Je pense que ça l’est. Particulièrement en ce qui a trait aux trois médias que j’ai ciblés. Ils récoltent beaucoup d’argent en pub parce que leurs lecteurs sont principalement des gens qui travaillent eux-mêmes en finance, qui ont un bon revenu. En comparaison, prenez The Guardian, au Royaume-Uni, qui est complètement gratuit et qui offre probablement le meilleur journalisme d’investigation au monde. Ou même le New York Times, qui a un mur payant peu dispendieux et au site duquel on peut accéder, en majeure partie, gratuitement.
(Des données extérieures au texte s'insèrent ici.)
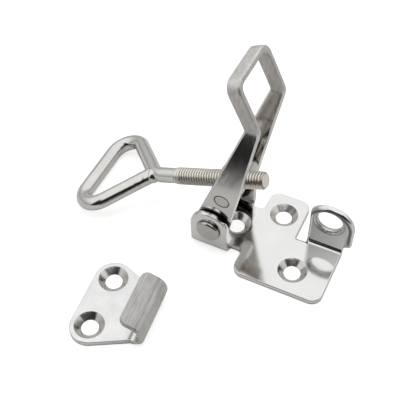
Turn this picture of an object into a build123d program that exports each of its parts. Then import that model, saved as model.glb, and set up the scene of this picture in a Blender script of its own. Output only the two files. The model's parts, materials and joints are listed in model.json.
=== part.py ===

Ce que je tente de dire avec ce projet, c’est qu’il y a d’autres façons, pour faire fonctionner un journal, que faire payer les lecteurs pour accéder à des articles en ligne.
Avec cette œuvre, vous aviez rendu publics des milliers d’articles sur un site, dailypaywall.com. Mais vous aviez également distribué, à New York, 1000 exemplaires imprimés de journaux avec des articles sélectionnés. Était-ce un aspect crucial de votre œuvre?
Oui. C’est drôle, parce que plusieurs soutiennent que le papier n’est plus important. Mais cela dépend du style de vie des lecteurs. Si on prend par exemple New York, où il y a beaucoup de personnes sans-abri et de gens qui n’ont pas accès à l’internet facilement, offrir ces exemplaires imprimés, gratuitement, avait du sens! Pour moi, c’était important de travailler avec la distribution matérielle de l’information.
Vous parliez tout à l’heure du bon boulot d’investigation que fait le Guardian, par exemple. Vous croyez encore au journalisme non biaisé, de qualité, dans les médias de masse?
Oui, j’y crois. Bien sûr! Je ne veux pas faire de la philosophie à deux sous, mais c’est sûr qu’avec l’internet, nous sommes ensevelis sous une quantité gigantesque d’information. En même temps, nous avons aussi la possibilité de tout contre-vérifier et d’ajouter de l’information qui n’était pas accessible. Pensez à WikiLeaks, à Edward Snowden, aux Panama Papers. Ces événements sont arrivés un an après l’autre. Ils ont changé non seulement le concept du journalisme, mais également celui de la vérité! Je suis optimiste. Il y en aura de plus en plus.